Went to the pass to try the pompano but this guy showed up. 5#


----------



## inshorecatch (Oct 1, 2007)

Roll Tide!


----------



## Johnms (Nov 29, 2010)

That was a special speck for tide fans. Nice fish!


----------



## Pier#r (Oct 2, 2007)

NICE trout :thumbsup:
I haven't seen many like that around the pass in a while!


----------



## my3nme (Oct 9, 2007)

Thanks Pier#R I caught one one the pier the other day but he wasn't quite that big.


----------



## parrothead (Oct 1, 2007)

Nice fish. Ugly shirt !!!! :thumbsup:

Scott


----------



## eodusmc (Jul 29, 2009)

nice fish. ugly hat and shirt:thumbup:


----------



## Foulhook (Apr 26, 2010)

That is a hog of a fish. Great job, great outfit to get slimy with fish guts. Save the good Auburn clothes for wearing to important places.


----------



## 7M (Jan 5, 2008)

Nice fish!! What you catch him on, lure, bait? How long was he, weight?


----------



## my3nme (Oct 9, 2007)

Live shrimp, was actually fishing for pompano. I don't own a piece of orange clothing.


----------



## my3nme (Oct 9, 2007)

Didn't weigh him but he was close to 6#. I caught one off the pier a couple of days later that weighted 4 but wasn't anywhere close to this one


----------



## hungup (Apr 3, 2010)

auburn fan would have to pay somebody else to catch a fish


----------



## Triple R (Feb 24, 2009)

LOL I don't have any blue and orange at my house either. Nice speck


----------



## whome (Oct 2, 2007)

Real Nice Speck!


----------



## 251Hooksalot (Mar 30, 2010)

RTR! nice speck.


----------



## Choice (Mar 31, 2010)

I don't know how you caught anything with that shirt on . . . just kidding !

That is a nice Speck . . I have caught a lot of big ones just inside the pass

Thanks for sharing


----------



## AAR (Mar 15, 2011)

my3nme said:


> Live shrimp, was actually fishing for pompano.

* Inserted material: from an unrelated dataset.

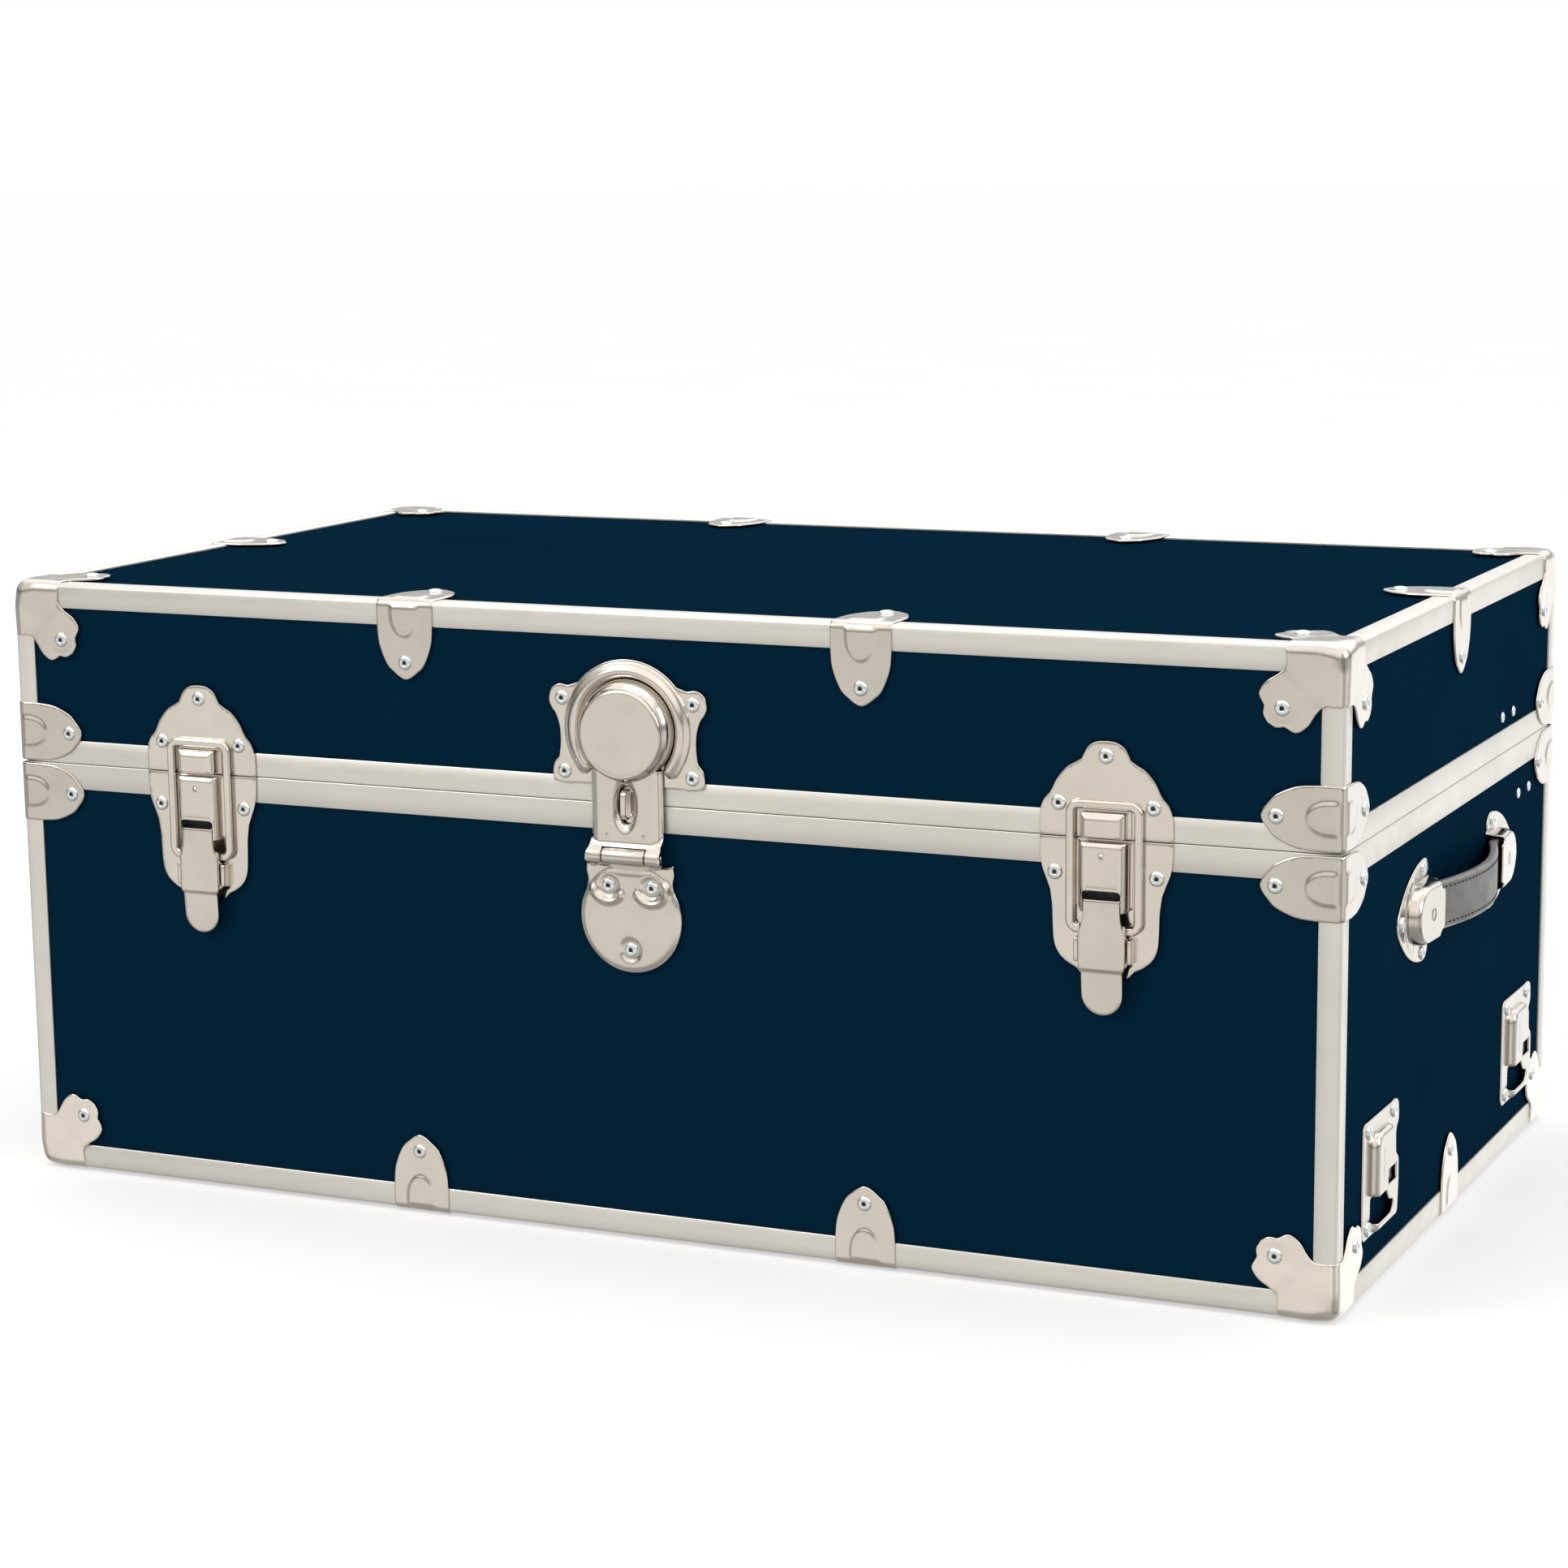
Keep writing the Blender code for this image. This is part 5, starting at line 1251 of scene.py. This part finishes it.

I don't own a piece of orange clothing.


My kind of guy. Save the orange for the ******** on road crew!


----------



## Orangebeach28 (Jun 3, 2009)

Yep, damn fine fishing outfit if you ask me. Be sure you keep something orange around if you have to take a slam behind the dunes.


----------



## Juschill (Apr 30, 2009)

Nice Speck! I live in OB and caught some monsters in the pass back in February around the rocks.


----------



## Juschill (Apr 30, 2009)

Nice Speck! I live in OB & fish the pass alot. I caught some monster Specks back in February around the rocks. Congrats on that one.


----------



## my3nme (Oct 9, 2007)

Fishing is getting better. Friend caught his limit of specks today and a few slot redfish. Croakers starting to show up. Did I say Roll Tide?


----------



## driver (Sep 24, 2009)

nice fish


----------